The tension in all this comes from living in the American empire. The Europeans have been reluctant to differentiate themselves from the Americans since 1945, preferring to shelter under the umbrella of a more inclusive catagory, the West. The British have signed up as bag carriers for the American empire, taking comfort from the fact that the Americans have made English the world language. When the British empire ruled the world, our ruling class had a principle: let them keep their petty local cultures, as long as we control the important things and make them universal. So being told that we offer a certain diversity for the masters at command control doesn't sit easily with us.

But the main point is that the OAC is the most inclusive association of people with an interest in anthropology that has ever been assembled. We think we are global. We started out as a coterie of Americans and one Brit and a third of our members are still American. But we seem to be "European" to the Americans, presumably because we are not 100% content to be masters of the world, since we are losing our grip on that fast. The issue is a struggle for an anthropology -- or rather for anthropologies, both academic and otherwise -- that reflects the interests of all the world's citizens and not just those of the American empire at its core. This struggle is in its early stages and it is not limited to resisting the dominance of American anthropology (although the AAA does a great job of caricaturing imperial bureacracy). All the main imperial centres are in trouble, not least Britain and France. Anthropology is now practiced in many national centres and it is to this plurality that I look for some progress. It is uncomfortable to be reminded that, for all this aspiration, we can still be type-cast as "European", not without some justification, I have to admit. It is also the case that Americans have taken the lead in exploring the democratic potential of the internet for our common enterprise. That should be a basis for alliance, not just for the celebration of cultural diversity.

Daniel Lende said:

Keith, if it makes you feel any better, "anthropology" too could be called a really problematic category... ;-)

 

My original comment was meant in two ways, I think.  First, I think it would be great if PopAnth (and anyone else too) can figure out how to leverage what's already here on Open Anth Coop into a more popular/general audience approach.  Like John, I do find a more European "flavor" here, in terms of events covered, assumptions, etc.  And I think that could be made into a strength.  Certainly I am not shy about embracing my American anthro approach!  And one thing I value about coming over here is that I'm going to get a different perspective on things, and that is good.

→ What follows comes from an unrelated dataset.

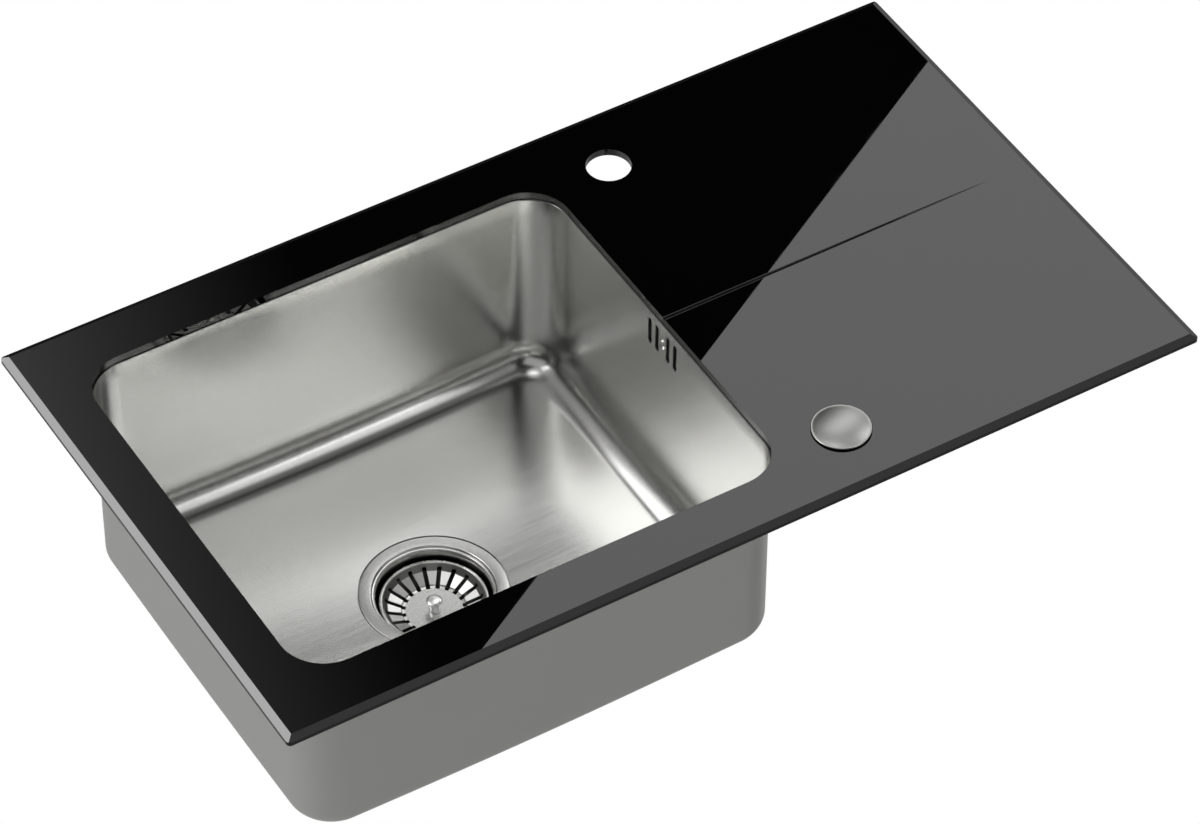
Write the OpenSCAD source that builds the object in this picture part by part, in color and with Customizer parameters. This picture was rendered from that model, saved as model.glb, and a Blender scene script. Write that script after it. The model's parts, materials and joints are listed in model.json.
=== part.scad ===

But I was also thinking more about potential audience, particularly for a popular effort.  Neuroanthro has people come from all over the world to visit, but in large part has a US audience. And we often cover US themes (from the AAAs to what's in the US news).  So from my point of view as a consumer of Open Anth Coop, I'm happy with getting something different.  So you might ask yourself, what's the audience for this network?  That's a different sort of question than "who we are?".

To be precise, this year Erin's blog audience has originated from 155 different countries.  I doubt that Jason or Daniel would in fact have a very different story either.  My point is that there is popular reach and then there is the wider reach, both are important as the latter gives room for growth.